Além do romance ‘Mea Culpa’, Carla Pais, recebeu o Prémio de Poesia Francisco Rodrigues Lobo, pela sua sua obra ‘A Instrumentação do Fogo’. (Reinaldo Rodrigues/Global Imagens)

Em 2015, há uma personagem que começa a nascer na sua cabeça e que precisa de trazer “cá para fora”, como diz. É aí que decide que vai escrever Mea Culpa, para dar vida a Amadeu, um ex-recluso, julgado e marginalizado pela aldeia onde vive. Tenta a sua sorte e consegue a publicação, pela Porto Editora, que vê no seu primeiro romance “uma obra reveladora de grande talento literário”.

A ideia com que eu cresço é que há uma margem nas aldeias, uma distinção entre o que é bom e o que é mau, sem nunca sabermos exatamente de que lado é que está o mal, porque julgamos pela aparência, pelo nome ou pelo estatuto”
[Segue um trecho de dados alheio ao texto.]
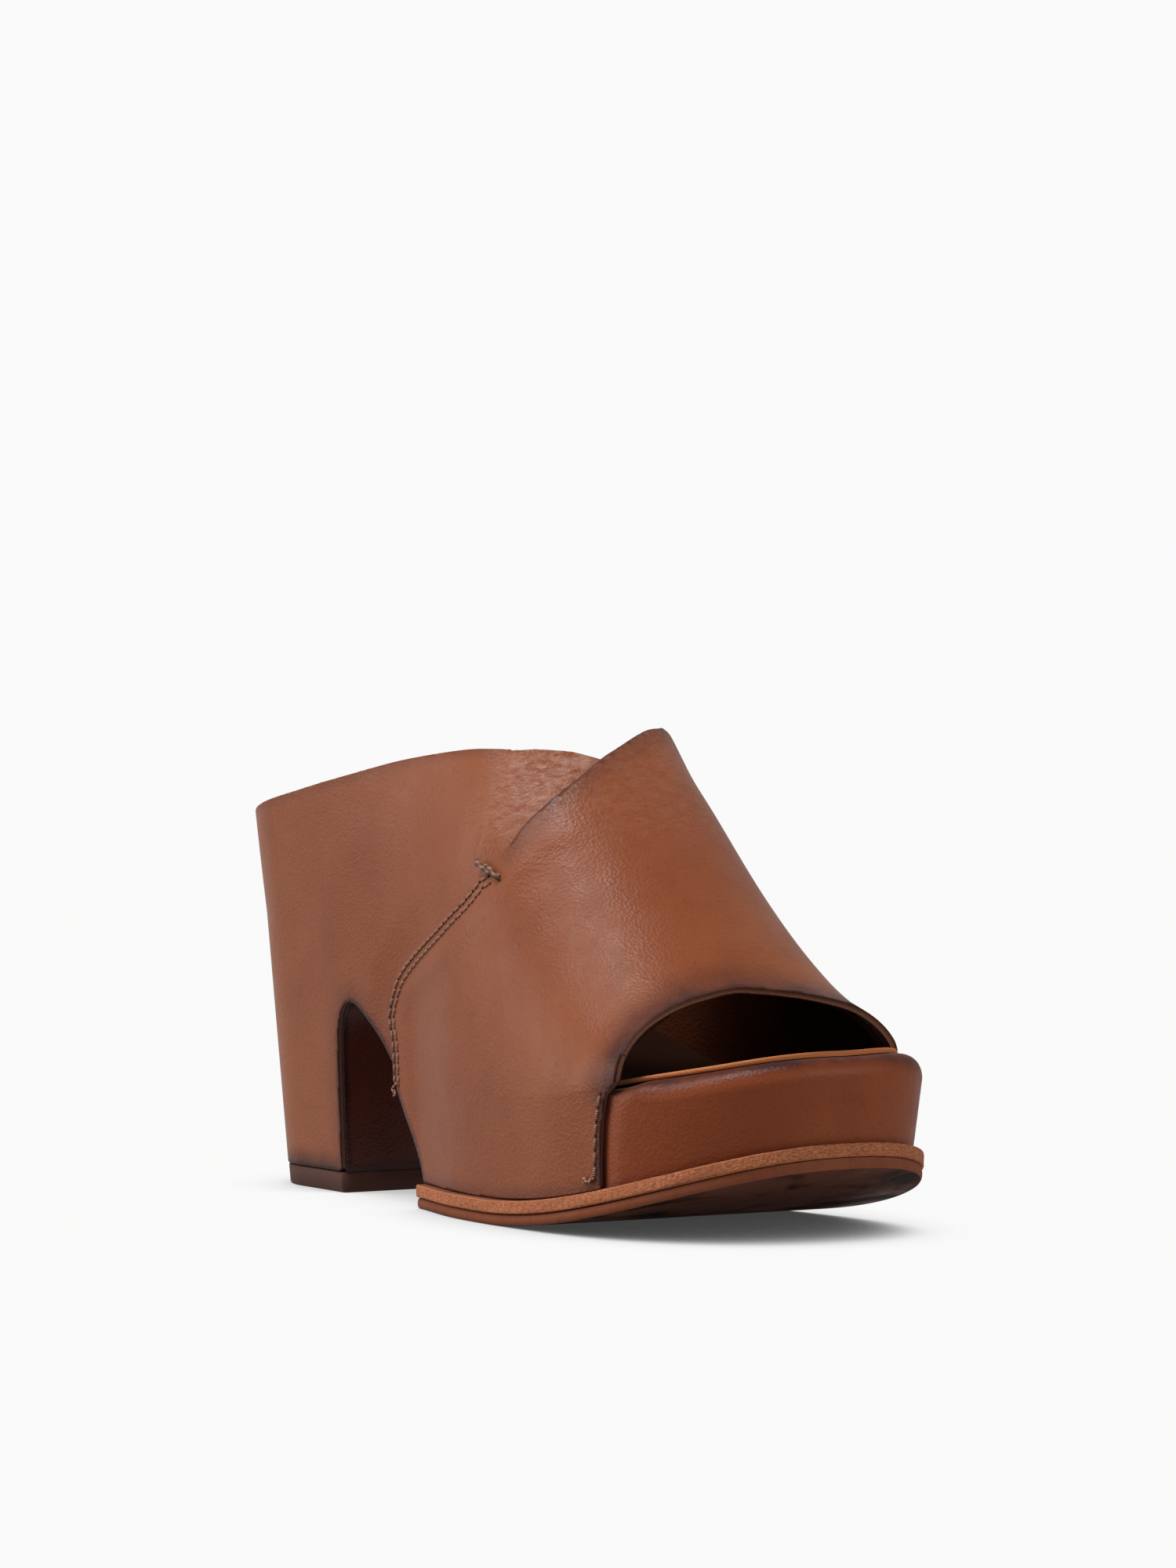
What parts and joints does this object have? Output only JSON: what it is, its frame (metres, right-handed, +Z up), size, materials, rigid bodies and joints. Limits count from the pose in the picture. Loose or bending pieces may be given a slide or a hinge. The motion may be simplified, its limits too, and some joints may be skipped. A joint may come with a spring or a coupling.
{
  "type": "platform clog",
  "caption": "Right-foot peep-toe platform clog with a block heel, its wooden platform and heel wrapped in two crossing leather panels.",
  "frame": {"origin": "on the ground under the middle of the clog's bounding box", "axes": "+Z up, toe towards -Y, heel towards +Y, the big-toe side towards +X"},
  "size_m": [0.0922, 0.2528, 0.1268],
  "materials": {
    "brown_leather": "smooth pull-up leather, burnished at the edges",
    "tan_leather": "smooth unfinished tan leather",
    "dark_leather": "smooth dark oxblood leather",
    "welt_leather": "vegetable-tanned edge, waxed",
    "wood": "raw sanded",
    "rubber": "matt moulded rubber",
    "foam": "closed-cell cushion, matt",
    "fibreboard": "pressed fibreboard",
    "steel": "bright",
    "thread": "waxed twisted thread"
  },
  "bodies": {
    "root": {"rear_panel": "brown_leather", "front_panel": "brown_leather", "toe_wrap": "brown_leather", "rear_lining": "tan_leather", "front_lining": "tan_leather", "sock_lining": "tan_leather", "footbed_foam": "foam", "insole_board": "fibreboard", "shank": "steel", "platform_core": "wood", "heel_block": "wood", "heel_screw_1": "steel", "heel_screw_2": "steel", "heel_breast_cover": "dark_leather", "waist_cover": "dark_leather", "heel_top_piece": "rubber", "top_piece_nail_1": "steel", "top_piece_nail_2": "steel", "top_piece_nail_3": "steel", "top_piece_nail_4": "steel", "welt": "welt_leather", "sole_filler": "fibreboard", "outsole": "rubber", "quarter_stitch_row_1": "thread", "quarter_stitch_row_2": "thread", "bar_tack": "thread", "toe_stitch_row_outer": "thread", "toe_stitch_row_inner": "thread", "back_stitch_row": "thread"}
  },
  "joints": []
}
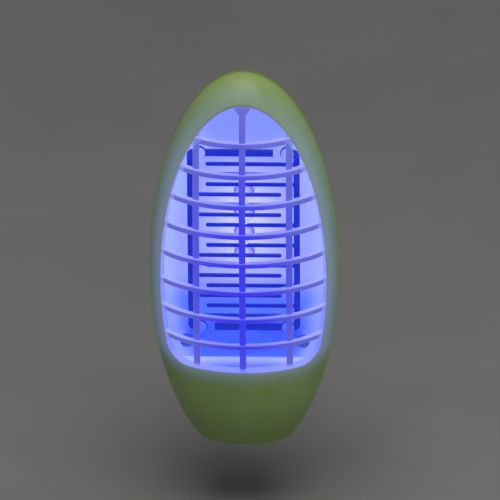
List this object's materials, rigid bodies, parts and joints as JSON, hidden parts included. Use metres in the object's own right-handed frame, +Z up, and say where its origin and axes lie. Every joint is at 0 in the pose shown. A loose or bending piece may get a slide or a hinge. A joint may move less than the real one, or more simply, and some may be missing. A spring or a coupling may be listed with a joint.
{
  "type": "electric bug zapper",
  "caption": "Plug-in ovoid insect zapper: bowed grille, interleaved high-voltage combs, UV lamps on a white panel, and a pull-down collection tray.",
  "frame": {"origin": "centre of the plug's end face, midway between the two pins", "axes": "+Y into the wall along the pins, so the grille looks along -Y; +Z up; +X to the viewer's right"},
  "size_m": [0.056, 0.0719, 0.117],
  "materials": {
    "housing_plastic": "satin, translucent",
    "panel_plastic": "matt",
    "comb_steel": "satin",
    "lamp_lens": "clear",
    "pin_nickel": "bright",
    "sleeve_plastic": "matt",
    "retainer_plastic": "matt",
    "board_laminate": "matt",
    "film_case": "gloss",
    "electrolytic_sleeve": "gloss",
    "diode_epoxy": "matt",
    "resistor_lacquer": "gloss",
    "fuse_ceramic": "matt",
    "tinned_wire": "bright",
    "live_insulation": "matt",
    "neutral_insulation": "matt",
    "screw_steel": "bright"
  },
  "bodies": {
    "housing": {"front_cover": "housing_plastic", "rear_cover": "housing_plastic", "tray_guide": "panel_plastic", "reflector_panel": "panel_plastic", "electrode_left": "comb_steel", "electrode_right": "comb_steel", "led_1": "lamp_lens", "led_2": "lamp_lens", "led_3": "lamp_lens", "led_4": "lamp_lens", "led_legs": "tinned_wire", "component_legs": "tinned_wire", "hv_lead_left": "tinned_wire", "hv_lead_right": "tinned_wire", "plug_pin_left": "pin_nickel", "plug_pin_right": "pin_nickel", "pin_sleeve_left": "sleeve_plastic", "pin_sleeve_right": "sleeve_plastic", "pin_retainer": "retainer_plastic", "main_board": "board_laminate", "film_capacitors": "film_case", "electrolytic_capacitor": "electrolytic_sleeve", "diodes": "diode_epoxy", "resistors": "resistor_lacquer", "fuse_resistor": "fuse_ceramic", "live_lead": "live_insulation", "neutral_lead": "neutral_insulation", "retainer_screw": "screw_steel", "housing_screws": "screw_steel", "panel_screws": "screw_steel", "board_screws": "screw_steel"},
    "tray": {"collection_tray": "housing_plastic"}
  },
  "joints": [
    {"name": "tray_slide", "type": "slide", "parent": "housing", "child": "tray", "axis": [0, 0, -1], "range_m": [0, 0.0165]}
  ]
}
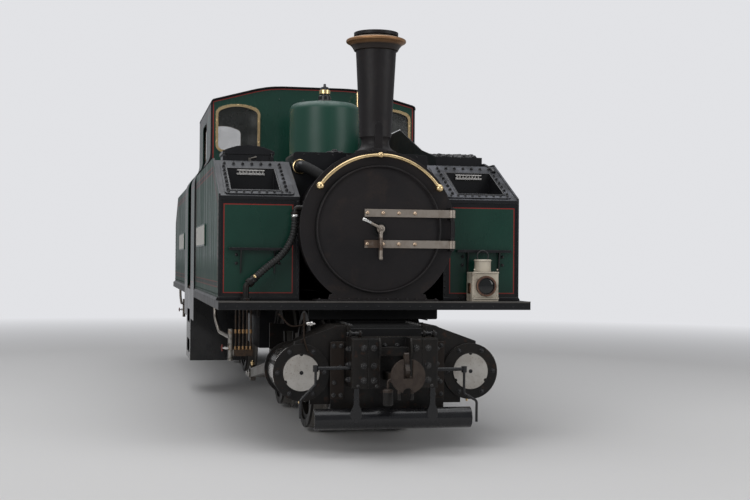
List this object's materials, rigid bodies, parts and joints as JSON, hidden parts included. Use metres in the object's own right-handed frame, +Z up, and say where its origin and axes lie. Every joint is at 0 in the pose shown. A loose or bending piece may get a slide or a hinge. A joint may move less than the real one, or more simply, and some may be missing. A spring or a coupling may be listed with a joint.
{
  "type": "double-ended articulated steam locomotive",
  "caption": "Narrow-gauge tank locomotive with a central cab, a boiler at each end and two swivelling power bogies.",
  "frame": {"origin": "midway between the two bogie pivots, on the ground plane at the wheel flange tips", "axes": "+X towards the front end shown in the picture, +Y to the locomotive's left, +Z up"},
  "size_m": [8.9, 2.06, 2.688],
  "materials": {
    "black_paint": "semi-gloss",
    "boiler_black": "satin",
    "brass": "polished",
    "cap_bronze": "dull bronze",
    "coal": "rough",
    "copper": "weathered",
    "frame_black": "oily matt",
    "glass": "clear",
    "green_paint": "gloss",
    "hose_rubber": "ribbed",
    "lamp_cream": "enamel",
    "rod_steel": "bright steel",
    "smokebox_black": "graphite matt",
    "wheel_steel": "painted centres, bare treads"
  },
  "bodies": {
    "superstructure": {"boiler": "boiler_black", "brake_hose_front": "hose_rubber", "brake_hose_rear": "hose_rubber", "cab_ends": "green_paint", "cab_roof": "black_paint", "cab_sides": "green_paint", "chimney_caps": "cap_bronze", "chimneys": "smokebox_black", "coal": "coal", "coal_bunkers": "black_paint", "cradle": "frame_black", "dome_valves": "brass", "domes": "green_paint", "filler_boxes": "black_paint", "headlamp": "lamp_cream", "hose_fittings": "frame_black", "lubricators": "copper", "running_plate": "black_paint", "sandboxes": "black_paint", "side_tanks": "green_paint", "smokebox_rails": "brass", "smokebox_rings": "smokebox_black", "smokeboxes": "smokebox_black", "tank_shelves": "black_paint", "window_glass": "glass", "window_rims": "brass"},
    "bogie_front": {"axleboxes_front": "frame_black", "bogie_frame_front": "frame_black", "buffer_block_front": "frame_black", "coupler_front": "frame_black", "cylinders_front": "frame_black", "front_pipes_front": "copper", "plough_front": "frame_black", "slidebars_front": "rod_steel"},
    "wheels_inner_front": {"wheelset_inner_front": "wheel_steel"},
    "wheels_outer_front": {"wheelset_outer_front": "wheel_steel"},
    "coupling_rod_left_front": {"coupling_rod_left_front": "rod_steel"},
    "connecting_rod_left_front": {"connecting_rod_left_front": "rod_steel"},
    "coupling_rod_right_front": {"coupling_rod_right_front": "rod_steel"},
    "connecting_rod_right_front": {"connecting_rod_right_front": "rod_steel"},
    "smokebox_door_front": {"smokebox_door_front": "smokebox_black", "door_straps_front": "rod_steel"},
    "filler_lid_front": {"filler_lid_front": "black_paint"},
    "bogie_rear": {"axleboxes_rear": "frame_black", "bogie_frame_rear": "frame_black", "buffer_block_rear": "frame_black", "coupler_rear": "frame_black", "cylinders_rear": "frame_black", "front_pipes_rear": "copper", "plough_rear": "frame_black", "slidebars_rear": "rod_steel"},
    "wheels_inner_rear": {"wheelset_inner_rear": "wheel_steel"},
    "wheels_outer_rear": {"wheelset_outer_rear": "wheel_steel"},
    "coupling_rod_left_rear": {"coupling_rod_left_rear": "rod_steel"},
    "connecting_rod_left_rear": {"connecting_rod_left_rear": "rod_steel"},
    "coupling_rod_right_rear": {"coupling_rod_right_rear": "rod_steel"},
    "connecting_rod_right_rear": {"connecting_rod_right_rear": "rod_steel"},
    "smokebox_door_rear": {"smokebox_door_rear": "smokebox_black", "door_straps_rear": "rod_steel"},
    "filler_lid_rear": {"filler_lid_rear": "black_paint"}
  },
  "joints": [
    {"name": "bogie_front_swivel", "type": "hinge", "parent": "superstructure", "child": "bogie_front", "pos_m": [2.197, 0, 0.7], "axis": [0, 0, 1], "range_deg": [-4, 4]},
    {"name": "wheels_inner_front_turn", "type": "hinge", "parent": "bogie_front", "child": "wheels_inner_front", "pos_m": [1.486, 0, 0.4315], "axis": [0, 1, 0], "continuous": true},
    {"name": "wheels_outer_front_turn", "type": "hinge", "parent": "bogie_front", "child": "wheels_outer_front", "pos_m": [2.908, 0, 0.4315], "axis": [0, 1, 0], "continuous": true},
    {"name": "coupling_rod_left_front_pin", "type": "hinge", "parent": "wheels_inner_front", "child": "coupling_rod_left_front", "pos_m": [1.63181, 0.424, 0.5336], "axis": [0, 1, 0], "continuous": true},
    {"name": "connecting_rod_left_front_pin", "type": "hinge", "parent": "wheels_inner_front", "child": "connecting_rod_left_front", "pos_m": [1.63181, 0.603, 0.5336], "axis": [0, 1, 0], "continuous": true},
    {"name": "coupling_rod_right_front_pin", "type": "hinge", "parent": "wheels_inner_front", "child": "coupling_rod_right_front", "pos_m": [1.5881, -0.424, 0.28569], "axis": [0, 1, 0], "continuous": true},
    {"name": "connecting_rod_right_front_pin", "type": "hinge", "parent": "wheels_inner_front", "child": "connecting_rod_right_front", "pos_m": [1.5881, -0.603, 0.28569], "axis": [0, 1, 0], "continuous": true},
    {"name": "smokebox_door_front_hinge", "type": "hinge", "parent": "superstructure", "child": "smokebox_door_front", "pos_m": [3.605, 0.482, 1.388], "axis": [0, 0, 1], "range_deg": [0, 110]},
    {"name": "filler_lid_front_hinge", "type": "hinge", "parent": "superstructure", "child": "filler_lid_front", "pos_m": [2.404, -0.76, 1.926], "axis": [0, -1, 0], "range_deg": [0, 95]},
    {"name": "bogie_rear_swivel", "type": "hinge", "parent": "superstructure", "child": "bogie_rear", "pos_m": [-2.197, 0, 0.7], "axis": [0, 0, 1], "range_deg": [-4, 4]},
    {"name": "wheels_inner_rear_turn", "type": "hinge", "parent": "bogie_rear", "child": "wheels_inner_rear", "pos_m": [-1.486, 0, 0.4315], "axis": [0, 1, 0], "continuous": true},
    {"name": "wheels_outer_rear_turn", "type": "hinge", "parent": "bogie_rear", "child": "wheels_outer_rear", "pos_m": [-2.908, 0, 0.4315], "axis": [0, 1, 0], "continuous": true},
    {"name": "coupling_rod_left_rear_pin", "type": "hinge", "parent": "wheels_inner_rear", "child": "coupling_rod_left_rear", "pos_m": [-1.63181, 0.424, 0.5336], "axis": [0, 1, 0], "continuous": true},
    {"name": "connecting_rod_left_rear_pin", "type": "hinge", "parent": "wheels_inner_rear", "child": "connecting_rod_left_rear", "pos_m": [-1.63181, 0.603, 0.5336], "axis": [0, 1, 0], "continuous": true},
    {"name": "coupling_rod_right_rear_pin", "type": "hinge", "parent": "wheels_inner_rear", "child": "coupling_rod_right_rear", "pos_m": [-1.5881, -0.424, 0.28569], "axis": [0, 1, 0], "continuous": true},
    {"name": "connecting_rod_right_rear_pin", "type": "hinge", "parent": "wheels_inner_rear", "child": "connecting_rod_right_rear", "pos_m": [-1.5881, -0.603, 0.28569], "axis": [0, 1, 0], "continuous": true},
    {"name": "smokebox_door_rear_hinge", "type": "hinge", "parent": "superstructure", "child": "smokebox_door_rear", "pos_m": [-3.605, 0.482, 1.388], "axis": [0, 0, -1], "range_deg": [0, 110]},
    {"name": "filler_lid_rear_hinge", "type": "hinge", "parent": "superstructure", "child": "filler_lid_rear", "pos_m": [-2.404, -0.76, 1.926], "axis": [0, 1, 0], "range_deg": [0, 95]}
  ],
  "couplings": [
    {"joint": "wheels_outer_front_turn", "follows": "wheels_inner_front_turn", "ratio": 1},
    {"joint": "coupling_rod_left_front_pin", "follows": "wheels_inner_front_turn", "ratio": -1},
    {"joint": "connecting_rod_left_front_pin", "follows": "wheels_inner_front_turn", "ratio": -1},
    {"joint": "coupling_rod_right_front_pin", "follows": "wheels_inner_front_turn", "ratio": -1},
    {"joint": "connecting_rod_right_front_pin", "follows": "wheels_inner_front_turn", "ratio": -1},
    {"joint": "wheels_outer_rear_turn", "follows": "wheels_inner_rear_turn", "ratio": 1},
    {"joint": "coupling_rod_left_rear_pin", "follows": "wheels_inner_rear_turn", "ratio": -1},
    {"joint": "connecting_rod_left_rear_pin", "follows": "wheels_inner_rear_turn", "ratio": -1},
    {"joint": "coupling_rod_right_rear_pin", "follows": "wheels_inner_rear_turn", "ratio": -1},
    {"joint": "connecting_rod_right_rear_pin", "follows": "wheels_inner_rear_turn", "ratio": -1}
  ]
}
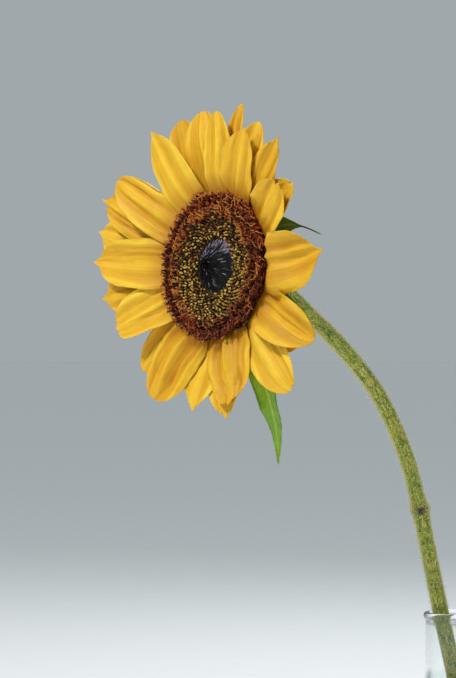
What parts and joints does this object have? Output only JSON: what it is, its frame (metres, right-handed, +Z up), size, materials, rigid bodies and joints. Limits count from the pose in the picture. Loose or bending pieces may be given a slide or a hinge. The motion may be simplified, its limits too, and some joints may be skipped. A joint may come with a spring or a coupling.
{
  "type": "cut sunflower in a glass bud vase",
  "caption": "Cut sunflower bloom on an arching hairy stem, standing in a clear round glass bud vase with a narrow neck.",
  "frame": {"origin": "middle of the vase's flat underside", "axes": "+Z up along the vase's axis; the stem leans and arches towards -X, and the flower faces between -X and -Y"},
  "size_m": [0.2079, 0.1624, 0.3889],
  "materials": {
    "glass": "clear glass, polished",
    "stem_green": "hairy green stem, matt",
    "receptacle_green": "hairy green, matt",
    "bract_green": "leafy, slightly glossy",
    "leaf_green": "leafy, slightly glossy",
    "petal_yellow": "satin yellow petal",
    "open_floret": "matt red-brown florets",
    "bud_floret": "matt yellow-tipped florets",
    "eye_floret": "satin blue-black scales"
  },
  "bodies": {
    "root": {"vase": "glass", "stem_lower": "stem_green", "stem_middle": "stem_green", "stem_upper": "stem_green", "receptacle": "receptacle_green", "open_florets": "open_floret", "bud_florets": "bud_floret", "eye_florets": "eye_floret", "petal_01": "petal_yellow", "petal_02": "petal_yellow", "petal_03": "petal_yellow", "petal_04": "petal_yellow", "petal_05": "petal_yellow", "petal_06": "petal_yellow", "petal_07": "petal_yellow", "petal_08": "petal_yellow", "petal_09": "petal_yellow", "petal_10": "petal_yellow", "petal_11": "petal_yellow", "petal_12": "petal_yellow", "petal_13": "petal_yellow", "petal_14": "petal_yellow", "petal_15": "petal_yellow", "petal_16": "petal_yellow", "petal_17": "petal_yellow", "petal_18": "petal_yellow", "petal_19": "petal_yellow", "petal_20": "petal_yellow", "petal_21": "petal_yellow", "petal_22": "petal_yellow", "petal_23": "petal_yellow", "petal_24": "petal_yellow", "petal_25": "petal_yellow", "bract_01": "bract_green", "bract_02": "bract_green", "bract_03": "bract_green", "bract_04": "bract_green", "bract_05": "bract_green", "bract_06": "bract_green", "bract_07": "bract_green", "bract_08": "bract_green", "bract_09": "bract_green", "bract_10": "bract_green", "bract_11": "bract_green", "bract_12": "bract_green", "bract_13": "bract_green", "bract_14": "bract_green", "bract_15": "bract_green", "bract_16": "bract_green", "bract_17": "bract_green", "bract_18": "bract_green", "bract_19": "bract_green", "bract_20": "bract_green", "bract_21": "bract_green", "bract_22": "bract_green", "bract_23": "bract_green", "bract_24": "bract_green", "hanging_leaf": "leaf_green"}
  },
  "joints": []
}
E se foi Herta Muller que, no passado, a levou a querer escrever os seus próprios livros, hoje são o marido e os dois filhos quem não a deixa abandonar a paixão.

No fim do jantar, eles levantam-se e vão sempre ligar-me o computador e dizem: ó mãe, já ligámos o computador, podes ir trabalhar’. Para eles o meu trabalho é escrever, à noite, que é para lhes deixar livre a televisão.” O trabalho num Centro de Formação à Distância, onde é empregada de escritório, é quase como se fosse “um part-time” que “ocupa a mãe durante o dia, porque o trabalho da mãe é escrever”.

Para Carla Pais, a classificação das duas atividades é diferente, a escrita é uma atividade “suplementar” e uma espécie de segunda vida. “É como se tivesse um trabalho em Portugal e outro em França”. Mais do que ser uma forma de continuar ligada ao país, escrever é uma maneira de se manter ligada a si mesma. “É uma forma de retomar sempre as minhas raízes e de não esquecer que, por mais desiludida que eu tenha estado com o meu país e de ter saído por causa disso, a língua portuguesa faz parte da minha construção.”

Mea Culpa chegou a ganhar o Prémio Revelação Agustina Bessa-Luís 2016, mas este acabou por ser retirado pelo facto de a autora já ter uma pequena obra publicada. Este ano, também a sua obra A Instrumentação do Fogo arrecadou o Prémio de Poesia Francisco Rodrigues Lobo.